--- Request ---
Note each line where "metres" appears, and copy it.

Records that describe objects:
^^^^^^^^^^^^^^^^

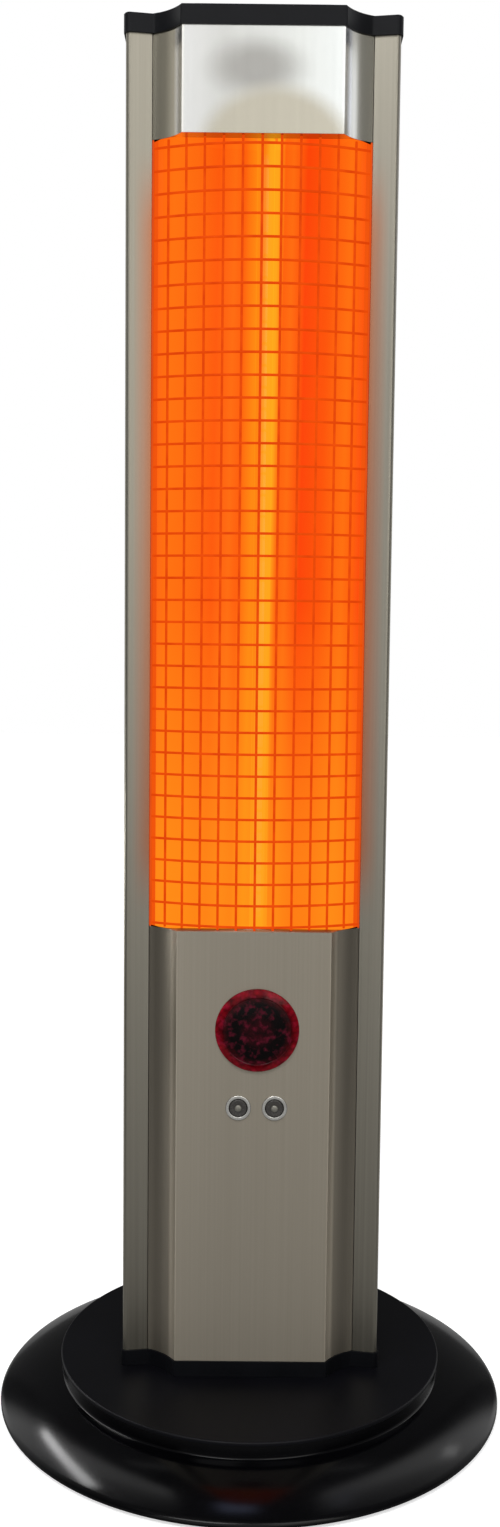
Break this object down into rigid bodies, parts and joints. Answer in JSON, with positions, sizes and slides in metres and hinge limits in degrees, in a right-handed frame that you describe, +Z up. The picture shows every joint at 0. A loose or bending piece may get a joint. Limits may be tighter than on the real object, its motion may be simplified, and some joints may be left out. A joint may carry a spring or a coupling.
{
  "type": "infrared patio heater tower",
  "caption": "Free-standing infrared patio heater tower on a round weighted base, with a wire-guarded lamp window, a remote receiver lens and push buttons on the front.",
  "frame": {"origin": "on the floor, under the middle of the round base", "axes": "+Z up along the tower, -Y towards the lamp window at the front, +X to the right seen from the front with the viewer facing +Y"},
  "size_m": [0.4, 0.4, 1.068],
  "materials": {
    "base_gloss": "glossy black moulded shell",
    "base_satin": "satin black powder coat on steel",
    "zinc_steel": "zinc-plated sheet steel",
    "iron_plate": "raw iron slab",
    "foot_rubber": "black rubber",
    "bolt_steel": "zinc-plated fasteners",
    "cap_black": "satin black moulded plastic",
    "rail_silver": "silver anodised extrusion",
    "cover_steel": "brushed stainless sheet",
    "back_paint": "grey painted sheet steel",
    "wire_steel": "bright steel wire, tinted by heat",
    "reflector_bright": "bright rolled aluminium reflector",
    "quartz": "clear quartz tube",
    "glowing_element": "glowing heating element",
    "white_ceramic": "off-white ceramic",
    "lens_red": "dark red translucent plastic",
    "button_black": "black plastic",
    "bezel_silver": "bright silver ring",
    "dot_silver": "light silver inlay",
    "board_green": "circuit board with black components",
    "switch_black": "black plastic",
    "block_white": "off-white nylon",
    "gland_black": "black nylon"
  },
  "bodies": {
    "tower": {"base_saucer": "base_gloss", "base_top_plate": "base_satin", "base_bottom_plate": "zinc_steel", "base_ballast": "iron_plate", "rubber_feet": "foot_rubber", "column_bolts": "bolt_steel", "column_bracket": "zinc_steel", "bottom_cap": "cap_black", "top_cap": "cap_black", "left_rail": "rail_silver", "right_rail": "rail_silver", "lower_front_cover": "cover_steel", "upper_front_cover": "cover_steel", "back_cover": "back_paint", "grille_cross_wires": "wire_steel", "grille_upright_wires": "wire_steel", "grille_side_strips": "wire_steel", "reflector": "reflector_bright", "heat_shield": "zinc_steel", "lower_end_plate": "reflector_bright", "upper_end_plate": "reflector_bright", "lower_lamp_holder": "white_ceramic", "upper_lamp_holder": "white_ceramic", "lower_lamp_ceramic": "white_ceramic", "upper_lamp_ceramic": "white_ceramic", "lamp_tube": "quartz", "lamp_element": "glowing_element", "thermal_cutout": "switch_black", "receiver_lens": "lens_red", "receiver_board": "board_green", "button_bezels": "bezel_silver", "tact_switches": "switch_black", "switch_board": "board_green", "chassis_plate": "zinc_steel", "board_spacers": "bolt_steel", "power_board": "board_green", "terminal_block": "block_white", "tip_switch_frame": "switch_black", "tip_switch_pin": "bolt_steel", "gland_body": "gland_black", "gland_cap": "gland_black", "gland_nut": "gland_black"},
    "left_button_press": {"left_button": "button_black", "left_button_dot": "dot_silver"},
    "right_button_press": {"right_button": "button_black", "right_button_dot": "dot_silver"},
    "tip_weight": {"tip_pendulum": "bolt_steel"}
  },
  "joints": [
    {"name": "left_button_slide", "type": "slide", "parent": "tower", "child": "left_button_press", "axis": [0, 1, 0], "range_m": [0, 0.0012], "stiffness_N_per_m": 800},
    {"name": "right_button_slide", "type": "slide", "parent": "tower", "child": "right_button_press", "axis": [0, 1, 0], "range_m": [0, 0.0012], "stiffness_N_per_m": 800},
    {"name": "tip_weight_swing", "type": "hinge", "parent": "tower", "child": "tip_weight", "pos_m": [0.028, -0.006, 0.0825], "axis": [0, 1, 0], "range_deg": [-20, 20]}
  ]
}
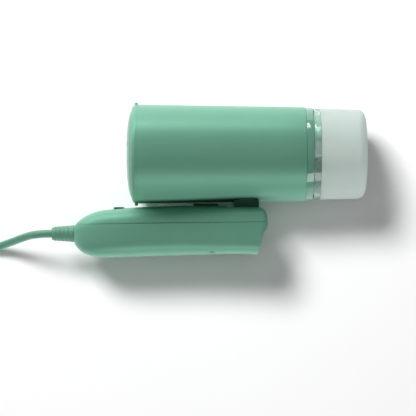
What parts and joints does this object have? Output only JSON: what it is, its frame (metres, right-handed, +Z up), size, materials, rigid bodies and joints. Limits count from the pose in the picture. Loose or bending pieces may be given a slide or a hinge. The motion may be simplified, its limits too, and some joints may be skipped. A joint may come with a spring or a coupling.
{
  "type": "handheld garment steamer",
  "caption": "Folding handheld garment steamer with a tapered round head, a removable water tank and a hinged handle, lying folded on its side with its mains cord coiled.",
  "frame": {"origin": "centre of the underside of the folded object's box as it lies on its side, without the cord, coil and plug", "axes": "+X along the head towards the water tank, +Y across the folded object from the handle to the head, +Z up from the table"},
  "size_m": [0.4148, 0.117, 0.0744],
  "materials": {
    "mint_shell": "satin moulded plastic",
    "mint_gloss": "polished moulded plastic",
    "dark_mint": "satin moulded plastic",
    "steam_plate": "satin coated metal",
    "tank_frosted": "frosted translucent plastic",
    "tank_clear": "clear translucent plastic",
    "steel": "zinc plated",
    "aluminium": "die cast",
    "brass": "turned",
    "copper": "enamelled wire",
    "rubber": "moulded rubber",
    "silicone": "translucent silicone",
    "cord": "matt flexible PVC",
    "black_plastic": "moulded plastic",
    "board": "solder mask",
    "wire": "insulated wire"
  },
  "bodies": {
    "handle": {"handle_back_shell": "mint_shell", "handle_front_cover": "mint_shell", "handle_screws": "steel", "hinge_pin": "steel", "hinge_clips": "steel", "hinge_washers": "silicone", "control_board": "board", "trigger_frame": "black_plastic", "microswitch": "black_plastic", "trigger_spring": "steel", "button_board": "board", "tact_switch": "black_plastic", "cord_clamp": "black_plastic", "clamp_screws": "steel", "terminal_block": "black_plastic", "handle_wiring": "wire", "strain_relief": "cord", "cord_inner": "cord", "cord_lead": "cord", "cord_coil": "cord", "cord_tail": "cord", "cord_tie": "rubber", "plug_body": "cord", "plug_pins": "steel"},
    "trigger": {"steam_trigger": "dark_mint"},
    "button": {"power_button": "dark_mint"},
    "head": {"head_shell": "mint_shell", "front_bezel": "mint_shell", "steam_plate": "steam_plate", "plate_gasket": "silicone", "steam_chamber": "aluminium", "chamber_lid": "aluminium", "heating_element": "steel", "chamber_screws": "steel", "thermostat": "brass", "thermal_fuse": "black_plastic", "heat_shield": "steel", "inner_tray": "black_plastic", "tray_screws": "steel", "pump_body": "black_plastic", "pump_coil": "copper", "pump_mounts": "rubber", "outlet_hose": "silicone", "inlet_hose": "silicone", "tank_dock": "dark_mint", "dock_seal": "rubber", "tank_collar": "mint_gloss", "hinge_bracket": "dark_mint", "bracket_screws": "steel", "pump_spring": "steel"},
    "piston": {"pump_piston": "steel"},
    "tank": {"tank_shell": "tank_frosted", "tank_neck": "tank_clear", "neck_seal": "rubber", "fill_stopper": "rubber", "pickup_hose": "silicone", "pickup_weight": "steel", "valve_spring": "steel"},
    "valve": {"valve_poppet": "brass"}
  },
  "joints": [
    {"name": "handle_fold", "type": "hinge", "parent": "handle", "child": "head", "pos_m": [0.0186, -0.0252, 0.0372], "axis": [0, 0, 1], "range_deg": [-90, 0]},
    {"name": "trigger_press", "type": "slide", "parent": "handle", "child": "trigger", "axis": [0, -1, 0], "range_m": [0, 0.002], "stiffness_N_per_m": 900, "springref_m": -0.002, "deforming": ["trigger_spring"]},
    {"name": "button_press", "type": "slide", "parent": "handle", "child": "button", "axis": [0, -1, 0], "range_m": [0, 0.0008], "stiffness_N_per_m": 1200, "springref_m": -0.0008},
    {"name": "tank_pull", "type": "slide", "parent": "head", "child": "tank", "axis": [1, 0, 0], "range_m": [0, 0.06]},
    {"name": "pump_stroke", "type": "slide", "parent": "head", "child": "piston", "axis": [-1, 0, 0], "range_m": [0, 0.0015], "stiffness_N_per_m": 1500, "springref_m": -0.001, "deforming": ["pump_spring"]},
    {"name": "valve_lift", "type": "slide", "parent": "tank", "child": "valve", "axis": [1, 0, 0], "range_m": [0, 0.0015], "stiffness_N_per_m": 300, "springref_m": -0.001, "deforming": ["valve_spring"]}
  ]
}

^^^^^^^^^^^^^^^^

--- Result of the task ---
Break this object down into rigid bodies, parts and joints. Answer in JSON, with positions, sizes and slides in metres and hinge limits in degrees, in a right-handed frame that you describe, +Z up. The picture shows every joint at 0. A loose or bending piece may get a joint. Limits may be tighter than on the real object, its motion may be simplified, and some joints may be left out. A joint may carry a spring or a coupling.
What parts and joints does this object have? Output only JSON: what it is, its frame (metres, right-handed, +Z up), size, materials, rigid bodies and joints. Limits count from the pose in the picture. Loose or bending pieces may be given a slide or a hinge. The motion may be simplified, its limits too, and some joints may be skipped. A joint may come with a spring or a coupling.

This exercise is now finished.